The other night I saw an episode of the reality TV show The Bachelor . I think it's the first time the series has been aired in South Africa. I couldn't believe my eyes. It's about a bachelor and a group of single women desperate to get married. They stay in a gorgeous house for a week, and He Visits. He can go on single or group dates, and if he likes a woman he gives her a rose which protects her from being eliminated that round. At the end of the week, the women he hasn't dated get a chance to prove they're perfect for him, at a soiree. But he already has decided he doesn't like them, so they just humiliate themselves.
After that there's the mandatory ceremony where Somebody Goes Home. The women get all dressed up and stand together, hopeful, vulnerable, terrified. Mr. Gallant and Charming stands next to a podium with a bunch of roses on it. He gives roses to the women he likes, one by tormenting one. His best choice is first of course, so that woman is in seventh heaven. The shock and pain on the other women's faces is heart-rending.
Of course this ceremony was full of nightmarish dramatic pause which made the emotional torture and humiliation even worse. Eventually He got to his last choice. The woman he chose was so relieved and grateful she groveled. It was nauseating to watch, but the vulnerability it showed was touching and so sad.
“The participants on The Bachelor were intelligent, interesting women. That's what puzzled me.”
Then there were a couple left, and with a glum face, he said sorry, gals, it breaks my heart but you don't make the cut. One of the women was so beautiful, within and without, and she had given up her job as a teacher to be on the show. She walked away very sore, but also very thoughtful, and I knew she'd be okay, she'd learned something very important about herself. I get goose bumps thinking about it.
The mind boggles at what this show represents, how it illustrates that some women still don't realize their value, and still believe it only has any substance if a man chooses them. They don't even seem to be aware that they have choice. Certainly not the ones on the show, anyway, but I know this to be true of many women.
On the episode I watched there were 12 or 13 women, of varying ages; all of them attractive. A couple were pretty ditzy, but many had wonderful personalities. Some had children or careers, dreams for their lives and what they wanted to achieve. They were intelligent, interesting women. That's what puzzled me. As for Mr. Bachelor, he was a nice-enough looking man, in great shape, with a small child he "loved more than anything" - the veracity of which was slightly cast into doubt when, on camera, he asked his son "who loves you more than anybody?" and his son actually didn't know the answer!
Then Daddy said, with a sad, tragic look on his face that kiddo had to go away for a week because Daddy had this important thing to do. He was going to choose a new Mommy! Right, this wasn't about a big ego trip harem fantasy at all, it was for the kid. Kiddo didn't really understand that either. Poor little sod.

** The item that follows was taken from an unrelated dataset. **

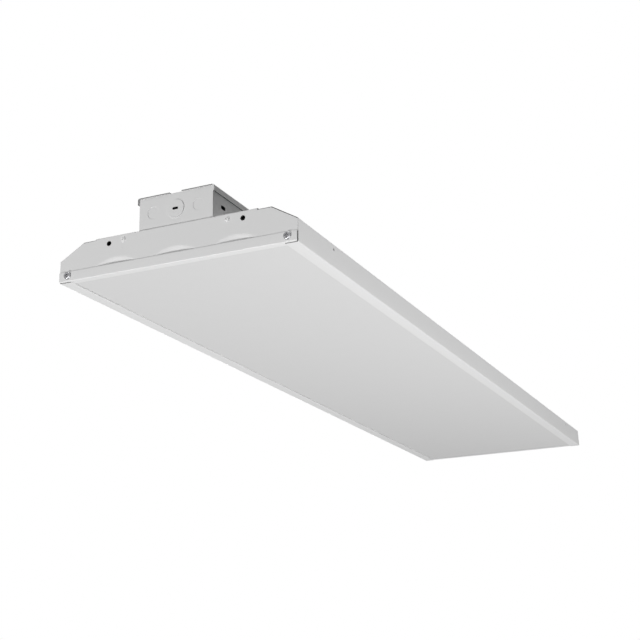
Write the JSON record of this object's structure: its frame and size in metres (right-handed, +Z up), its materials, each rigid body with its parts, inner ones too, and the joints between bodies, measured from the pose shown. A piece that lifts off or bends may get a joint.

It was amazing and sad - to watch these women, a lot of whom really had something going for them, be so desperate for attention from a man who had less personality than most of them, who they didn't know, and who made no effort to please them. The ones who weren't chosen went through hell. It was hard to watch, to see their real pain, and how they believe their fulfillment is dependent on the whether a man chooses them or not. Worse that if he doesn't, it's because there's something wrong with them. Even if he's a jerk, which Mr. Handsome and Charming rather was. He wasn't an out and out scoundrel, but it didn't ever occur to him that his merits might be in question. And he took the ones he liked the best out on spectacular dates which he took kudos for even though they had been thought up and paid for of course by the show. He played romance with them, drew them in, kissed them, and tossed them out. And they let him.
We all want love. We're all vulnerable and hate rejection. But being a willing participant in a meat market? Every one of these beautiful women were desperate to please him. Only one of them said "I don't like this". His response? She was too needy! It was like something out of Jane Austen. Both Greg and another friend of mine, Heather, commented on how disgusting these reality shows are because the basic premise is how much participants are willing to humiliate themselves for a prize. I agree, it is disgusting, and I get angry and cringe at the humiliation. The tormenting reminds me of people being thrown to the lions in Roman times.
But more than anything, I think they're a very pertinent comment on our society. We can slam those women for being such idiots, but idiots they are not. Perhaps more than anything, they're honest. My heart goes out to them, because they have much to learn about their own value, and I think that learning process is going to be painful. But at least they're engaging in it. Did you ever see the film Miss Congeniality? Sandra Bullock was interviewed about it and said she had been so scornful of women who enter beauty pageants until she met them.
I feel the same way about these women. They touched me. The reason I'll keep on watching is to see if any of them realize they don't have to put themselves through this to find happiness. I think the winners will be the ones who are sent home. They get to keep their lives and build on them authentically and have the chance to find love that's real and is a two-way street. I hope for them that they do.